# WHAT TO WORK ON
Your task is to repeat all of the material exactly.

[start of MATERIAL]

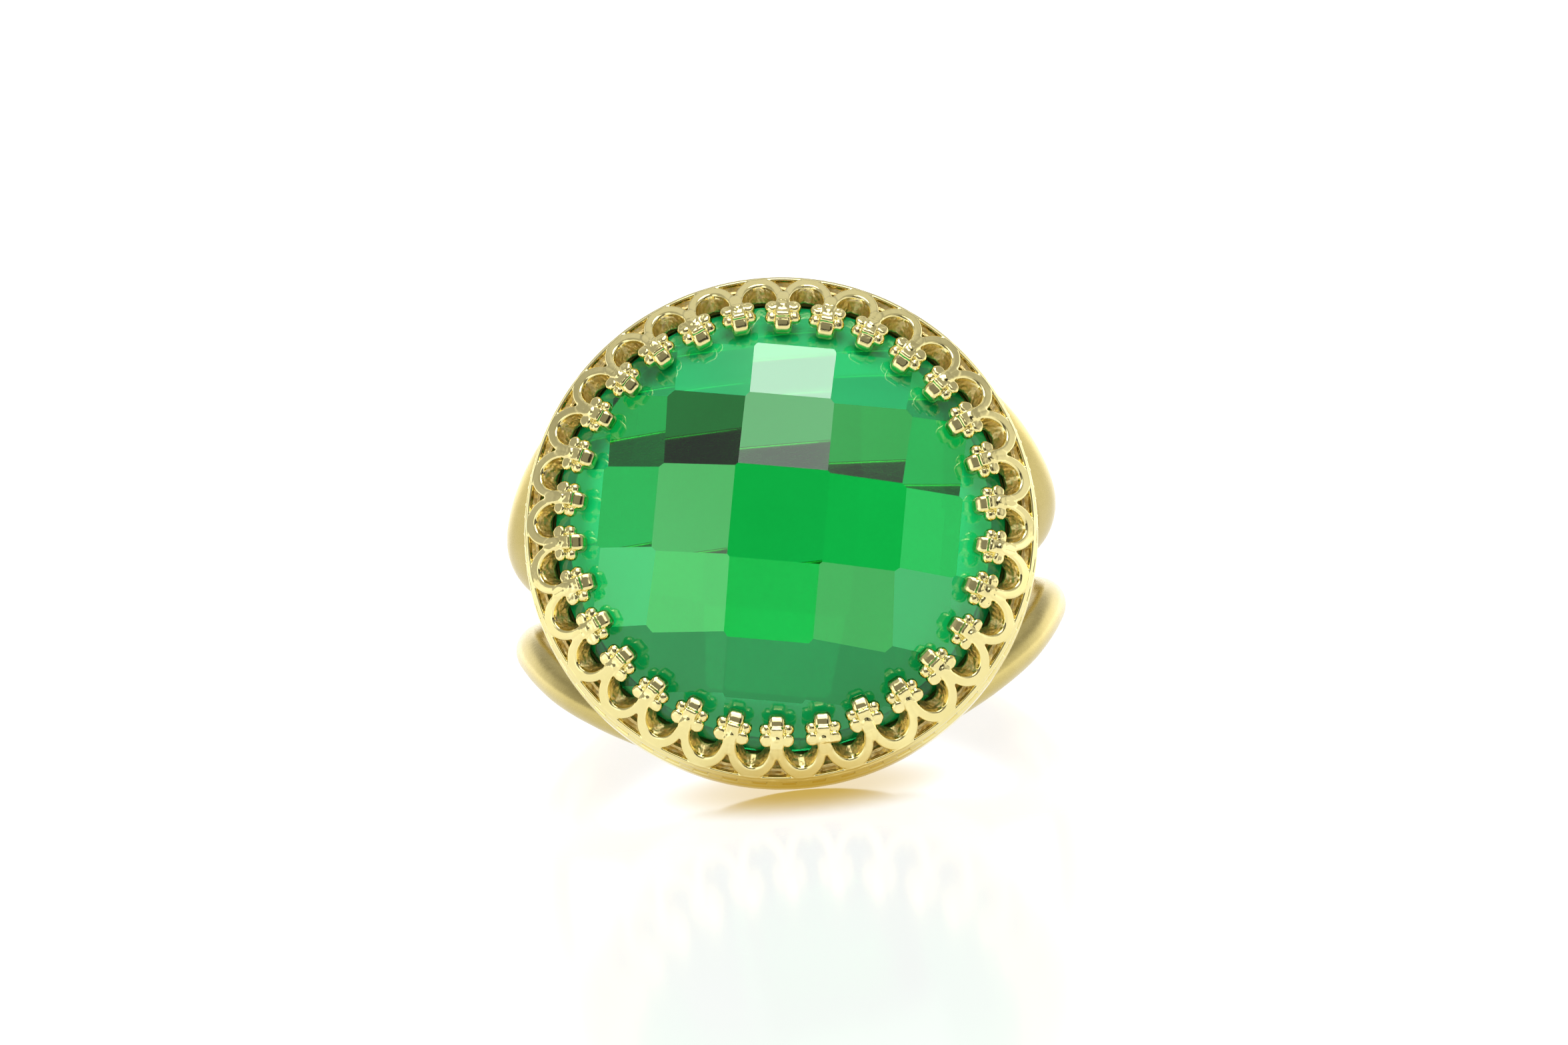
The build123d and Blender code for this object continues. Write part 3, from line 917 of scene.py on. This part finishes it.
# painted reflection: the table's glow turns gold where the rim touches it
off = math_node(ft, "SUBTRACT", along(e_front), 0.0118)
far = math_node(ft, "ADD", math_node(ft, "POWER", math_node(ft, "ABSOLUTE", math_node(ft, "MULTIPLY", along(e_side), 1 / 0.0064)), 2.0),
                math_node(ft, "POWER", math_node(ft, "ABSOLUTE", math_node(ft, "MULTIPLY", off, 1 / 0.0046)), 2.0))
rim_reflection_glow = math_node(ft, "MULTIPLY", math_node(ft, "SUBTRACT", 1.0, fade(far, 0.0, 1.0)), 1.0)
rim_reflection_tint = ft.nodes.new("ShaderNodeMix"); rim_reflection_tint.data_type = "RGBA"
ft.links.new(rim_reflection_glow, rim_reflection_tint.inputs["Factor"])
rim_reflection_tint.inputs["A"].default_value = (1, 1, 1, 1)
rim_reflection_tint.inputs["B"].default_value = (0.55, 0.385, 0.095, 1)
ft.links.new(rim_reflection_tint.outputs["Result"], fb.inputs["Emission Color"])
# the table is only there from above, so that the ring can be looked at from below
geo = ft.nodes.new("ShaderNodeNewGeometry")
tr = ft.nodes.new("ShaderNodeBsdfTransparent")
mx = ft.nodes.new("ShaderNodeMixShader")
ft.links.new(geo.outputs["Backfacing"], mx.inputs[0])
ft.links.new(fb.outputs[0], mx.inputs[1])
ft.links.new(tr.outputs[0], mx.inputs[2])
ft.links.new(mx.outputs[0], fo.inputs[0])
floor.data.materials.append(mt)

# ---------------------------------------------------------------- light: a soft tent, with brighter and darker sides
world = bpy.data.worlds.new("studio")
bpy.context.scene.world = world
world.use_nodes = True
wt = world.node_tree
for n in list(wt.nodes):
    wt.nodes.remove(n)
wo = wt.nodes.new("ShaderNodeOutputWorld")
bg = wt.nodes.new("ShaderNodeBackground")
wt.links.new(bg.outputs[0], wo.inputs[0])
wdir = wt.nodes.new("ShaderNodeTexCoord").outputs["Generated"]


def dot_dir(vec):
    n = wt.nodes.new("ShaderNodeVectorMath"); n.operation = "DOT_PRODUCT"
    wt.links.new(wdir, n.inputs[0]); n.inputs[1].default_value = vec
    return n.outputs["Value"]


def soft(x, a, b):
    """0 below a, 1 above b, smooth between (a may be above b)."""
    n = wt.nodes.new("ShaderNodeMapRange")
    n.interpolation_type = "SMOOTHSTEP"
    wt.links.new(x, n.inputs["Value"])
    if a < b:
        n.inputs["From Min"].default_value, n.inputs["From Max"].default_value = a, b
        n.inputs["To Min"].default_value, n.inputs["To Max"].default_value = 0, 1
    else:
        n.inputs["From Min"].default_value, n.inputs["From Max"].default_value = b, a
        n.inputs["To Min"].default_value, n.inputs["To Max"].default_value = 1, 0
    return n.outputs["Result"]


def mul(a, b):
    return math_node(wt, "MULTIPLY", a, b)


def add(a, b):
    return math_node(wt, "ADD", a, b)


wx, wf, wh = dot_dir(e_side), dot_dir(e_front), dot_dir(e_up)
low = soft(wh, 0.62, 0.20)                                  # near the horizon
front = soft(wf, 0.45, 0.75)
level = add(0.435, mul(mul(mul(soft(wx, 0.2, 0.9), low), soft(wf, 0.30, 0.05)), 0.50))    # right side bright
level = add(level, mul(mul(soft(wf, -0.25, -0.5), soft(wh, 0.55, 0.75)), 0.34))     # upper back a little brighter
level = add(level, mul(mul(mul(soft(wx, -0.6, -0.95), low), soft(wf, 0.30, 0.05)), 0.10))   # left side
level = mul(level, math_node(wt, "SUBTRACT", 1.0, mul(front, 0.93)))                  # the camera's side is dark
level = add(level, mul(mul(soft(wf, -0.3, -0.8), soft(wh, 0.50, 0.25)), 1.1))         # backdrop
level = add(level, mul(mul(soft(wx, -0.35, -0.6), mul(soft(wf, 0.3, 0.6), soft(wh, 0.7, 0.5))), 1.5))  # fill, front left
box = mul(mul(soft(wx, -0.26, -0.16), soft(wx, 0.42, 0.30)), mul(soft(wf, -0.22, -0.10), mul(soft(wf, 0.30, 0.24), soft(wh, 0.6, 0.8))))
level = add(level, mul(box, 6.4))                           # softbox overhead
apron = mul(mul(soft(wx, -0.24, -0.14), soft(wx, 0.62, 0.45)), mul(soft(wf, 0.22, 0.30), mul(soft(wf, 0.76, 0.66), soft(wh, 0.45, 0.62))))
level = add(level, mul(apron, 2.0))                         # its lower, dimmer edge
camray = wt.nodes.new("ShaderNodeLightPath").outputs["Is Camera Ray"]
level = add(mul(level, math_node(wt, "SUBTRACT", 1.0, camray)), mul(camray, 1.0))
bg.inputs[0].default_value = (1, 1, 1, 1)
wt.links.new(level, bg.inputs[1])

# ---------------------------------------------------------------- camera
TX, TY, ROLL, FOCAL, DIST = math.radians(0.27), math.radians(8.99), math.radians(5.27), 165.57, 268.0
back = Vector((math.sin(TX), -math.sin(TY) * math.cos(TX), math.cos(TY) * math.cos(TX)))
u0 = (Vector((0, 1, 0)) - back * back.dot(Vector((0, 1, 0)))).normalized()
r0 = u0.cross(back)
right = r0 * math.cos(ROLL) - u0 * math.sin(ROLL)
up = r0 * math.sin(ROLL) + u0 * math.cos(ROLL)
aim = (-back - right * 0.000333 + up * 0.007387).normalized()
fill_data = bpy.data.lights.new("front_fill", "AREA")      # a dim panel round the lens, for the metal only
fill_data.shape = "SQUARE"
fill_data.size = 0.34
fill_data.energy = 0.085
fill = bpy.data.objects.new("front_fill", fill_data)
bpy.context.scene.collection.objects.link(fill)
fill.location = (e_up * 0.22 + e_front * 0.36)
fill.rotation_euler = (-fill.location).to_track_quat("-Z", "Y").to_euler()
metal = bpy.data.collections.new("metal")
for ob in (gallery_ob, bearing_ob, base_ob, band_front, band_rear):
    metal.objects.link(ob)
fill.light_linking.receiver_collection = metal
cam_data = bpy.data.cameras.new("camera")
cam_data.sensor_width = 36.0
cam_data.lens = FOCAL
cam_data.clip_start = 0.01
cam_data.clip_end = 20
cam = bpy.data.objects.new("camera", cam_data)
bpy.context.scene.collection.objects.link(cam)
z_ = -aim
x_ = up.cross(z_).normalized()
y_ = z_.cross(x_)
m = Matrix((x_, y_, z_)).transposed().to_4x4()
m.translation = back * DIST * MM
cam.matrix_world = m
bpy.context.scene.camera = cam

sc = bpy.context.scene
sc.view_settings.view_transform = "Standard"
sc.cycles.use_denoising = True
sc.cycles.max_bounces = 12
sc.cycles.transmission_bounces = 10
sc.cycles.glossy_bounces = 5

[end of MATERIAL]

# RIGHT ANSWER
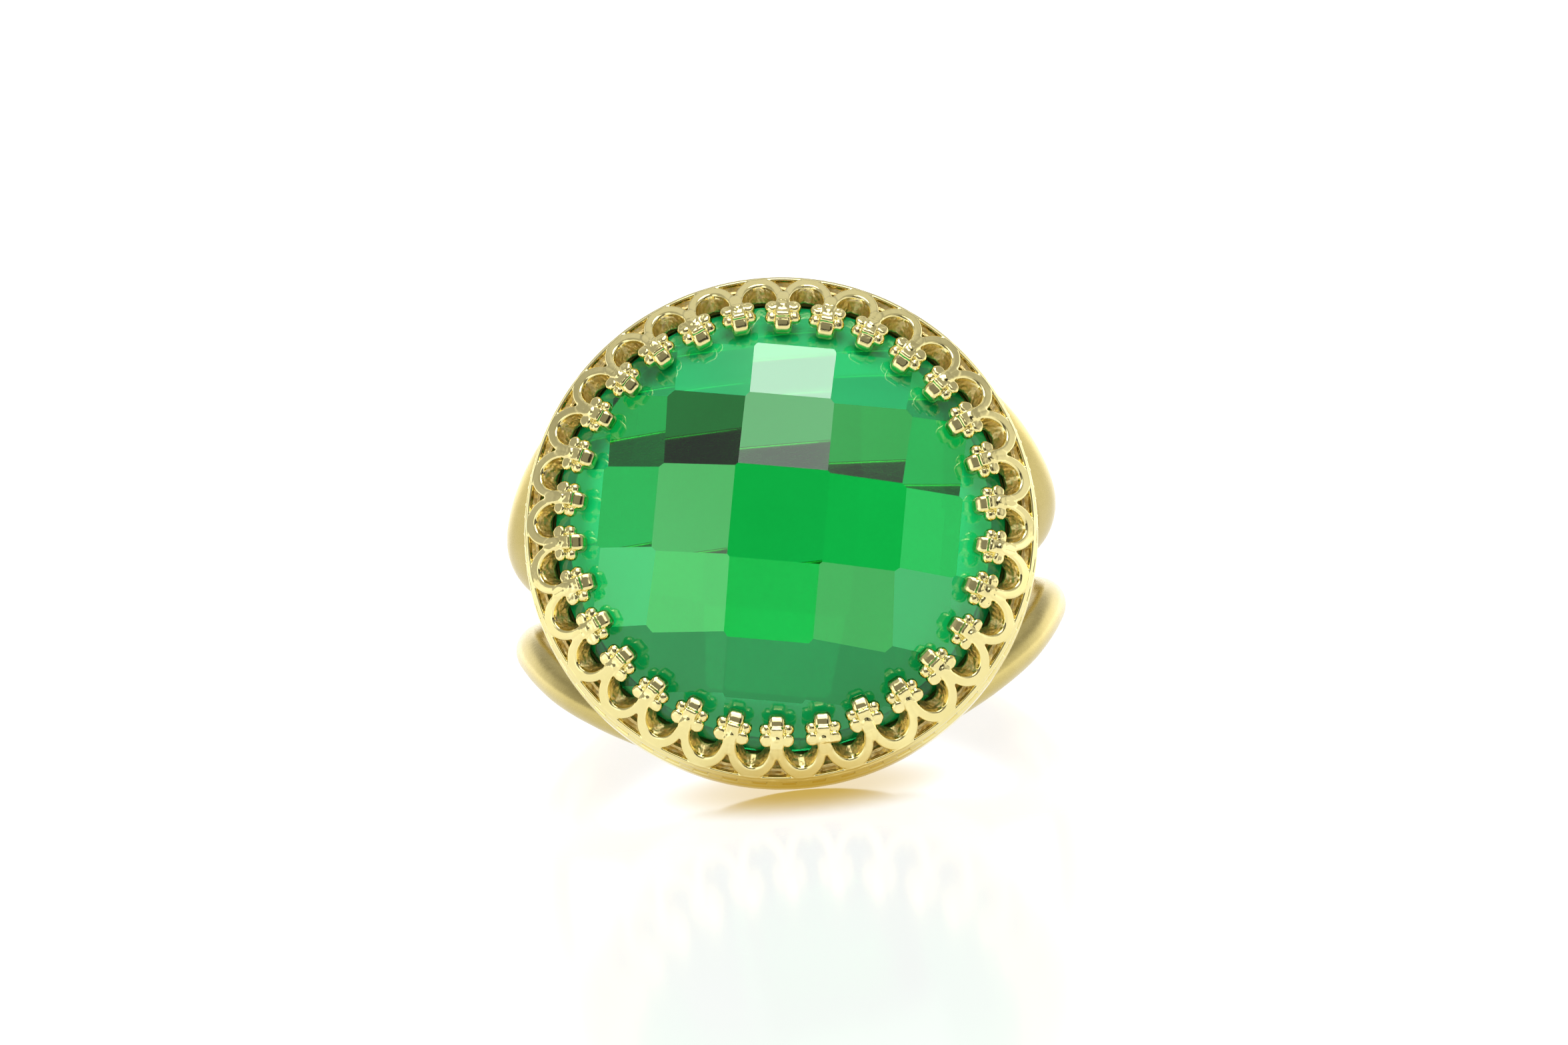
The build123d and Blender code for this object continues. Write part 3, from line 917 of scene.py on. This part finishes it.
# painted reflection: the table's glow turns gold where the rim touches it
off = math_node(ft, "SUBTRACT", along(e_front), 0.0118)
far = math_node(ft, "ADD", math_node(ft, "POWER", math_node(ft, "ABSOLUTE", math_node(ft, "MULTIPLY", along(e_side), 1 / 0.0064)), 2.0),
                math_node(ft, "POWER", math_node(ft, "ABSOLUTE", math_node(ft, "MULTIPLY", off, 1 / 0.0046)), 2.0))
rim_reflection_glow = math_node(ft, "MULTIPLY", math_node(ft, "SUBTRACT", 1.0, fade(far, 0.0, 1.0)), 1.0)
rim_reflection_tint = ft.nodes.new("ShaderNodeMix"); rim_reflection_tint.data_type = "RGBA"
ft.links.new(rim_reflection_glow, rim_reflection_tint.inputs["Factor"])
rim_reflection_tint.inputs["A"].default_value = (1, 1, 1, 1)
rim_reflection_tint.inputs["B"].default_value = (0.55, 0.385, 0.095, 1)
ft.links.new(rim_reflection_tint.outputs["Result"], fb.inputs["Emission Color"])
# the table is only there from above, so that the ring can be looked at from below
geo = ft.nodes.new("ShaderNodeNewGeometry")
tr = ft.nodes.new("ShaderNodeBsdfTransparent")
mx = ft.nodes.new("ShaderNodeMixShader")
ft.links.new(geo.outputs["Backfacing"], mx.inputs[0])
ft.links.new(fb.outputs[0], mx.inputs[1])
ft.links.new(tr.outputs[0], mx.inputs[2])
ft.links.new(mx.outputs[0], fo.inputs[0])
floor.data.materials.append(mt)

# ---------------------------------------------------------------- light: a soft tent, with brighter and darker sides
world = bpy.data.worlds.new("studio")
bpy.context.scene.world = world
world.use_nodes = True
wt = world.node_tree
for n in list(wt.nodes):
    wt.nodes.remove(n)
wo = wt.nodes.new("ShaderNodeOutputWorld")
bg = wt.nodes.new("ShaderNodeBackground")
wt.links.new(bg.outputs[0], wo.inputs[0])
wdir = wt.nodes.new("ShaderNodeTexCoord").outputs["Generated"]


def dot_dir(vec):
    n = wt.nodes.new("ShaderNodeVectorMath"); n.operation = "DOT_PRODUCT"
    wt.links.new(wdir, n.inputs[0]); n.inputs[1].default_value = vec
    return n.outputs["Value"]


def soft(x, a, b):
    """0 below a, 1 above b, smooth between (a may be above b)."""
    n = wt.nodes.new("ShaderNodeMapRange")
    n.interpolation_type = "SMOOTHSTEP"
    wt.links.new(x, n.inputs["Value"])
    if a < b:
        n.inputs["From Min"].default_value, n.inputs["From Max"].default_value = a, b
        n.inputs["To Min"].default_value, n.inputs["To Max"].default_value = 0, 1
    else:
        n.inputs["From Min"].default_value, n.inputs["From Max"].default_value = b, a
        n.inputs["To Min"].default_value, n.inputs["To Max"].default_value = 1, 0
    return n.outputs["Result"]


def mul(a, b):
    return math_node(wt, "MULTIPLY", a, b)


def add(a, b):
    return math_node(wt, "ADD", a, b)


wx, wf, wh = dot_dir(e_side), dot_dir(e_front), dot_dir(e_up)
low = soft(wh, 0.62, 0.20)                                  # near the horizon
front = soft(wf, 0.45, 0.75)
level = add(0.435, mul(mul(mul(soft(wx, 0.2, 0.9), low), soft(wf, 0.30, 0.05)), 0.50))    # right side bright
level = add(level, mul(mul(soft(wf, -0.25, -0.5), soft(wh, 0.55, 0.75)), 0.34))     # upper back a little brighter
level = add(level, mul(mul(mul(soft(wx, -0.6, -0.95), low), soft(wf, 0.30, 0.05)), 0.10))   # left side
level = mul(level, math_node(wt, "SUBTRACT", 1.0, mul(front, 0.93)))                  # the camera's side is dark
level = add(level, mul(mul(soft(wf, -0.3, -0.8), soft(wh, 0.50, 0.25)), 1.1))         # backdrop
level = add(level, mul(mul(soft(wx, -0.35, -0.6), mul(soft(wf, 0.3, 0.6), soft(wh, 0.7, 0.5))), 1.5))  # fill, front left
box = mul(mul(soft(wx, -0.26, -0.16), soft(wx, 0.42, 0.30)), mul(soft(wf, -0.22, -0.10), mul(soft(wf, 0.30, 0.24), soft(wh, 0.6, 0.8))))
level = add(level, mul(box, 6.4))                           # softbox overhead
apron = mul(mul(soft(wx, -0.24, -0.14), soft(wx, 0.62, 0.45)), mul(soft(wf, 0.22, 0.30), mul(soft(wf, 0.76, 0.66), soft(wh, 0.45, 0.62))))
level = add(level, mul(apron, 2.0))                         # its lower, dimmer edge
camray = wt.nodes.new("ShaderNodeLightPath").outputs["Is Camera Ray"]
level = add(mul(level, math_node(wt, "SUBTRACT", 1.0, camray)), mul(camray, 1.0))
bg.inputs[0].default_value = (1, 1, 1, 1)
wt.links.new(level, bg.inputs[1])

# ---------------------------------------------------------------- camera
TX, TY, ROLL, FOCAL, DIST = math.radians(0.27), math.radians(8.99), math.radians(5.27), 165.57, 268.0
back = Vector((math.sin(TX), -math.sin(TY) * math.cos(TX), math.cos(TY) * math.cos(TX)))
u0 = (Vector((0, 1, 0)) - back * back.dot(Vector((0, 1, 0)))).normalized()
r0 = u0.cross(back)
right = r0 * math.cos(ROLL) - u0 * math.sin(ROLL)
up = r0 * math.sin(ROLL) + u0 * math.cos(ROLL)
aim = (-back - right * 0.000333 + up * 0.007387).normalized()
fill_data = bpy.data.lights.new("front_fill", "AREA")      # a dim panel round the lens, for the metal only
fill_data.shape = "SQUARE"
fill_data.size = 0.34
fill_data.energy = 0.085
fill = bpy.data.objects.new("front_fill", fill_data)
bpy.context.scene.collection.objects.link(fill)
fill.location = (e_up * 0.22 + e_front * 0.36)
fill.rotation_euler = (-fill.location).to_track_quat("-Z", "Y").to_euler()
metal = bpy.data.collections.new("metal")
for ob in (gallery_ob, bearing_ob, base_ob, band_front, band_rear):
    metal.objects.link(ob)
fill.light_linking.receiver_collection = metal
cam_data = bpy.data.cameras.new("camera")
cam_data.sensor_width = 36.0
cam_data.lens = FOCAL
cam_data.clip_start = 0.01
cam_data.clip_end = 20
cam = bpy.data.objects.new("camera", cam_data)
bpy.context.scene.collection.objects.link(cam)
z_ = -aim
x_ = up.cross(z_).normalized()
y_ = z_.cross(x_)
m = Matrix((x_, y_, z_)).transposed().to_4x4()
m.translation = back * DIST * MM
cam.matrix_world = m
bpy.context.scene.camera = cam

sc = bpy.context.scene
sc.view_settings.view_transform = "Standard"
sc.cycles.use_denoising = True
sc.cycles.max_bounces = 12
sc.cycles.transmission_bounces = 10
sc.cycles.glossy_bounces = 5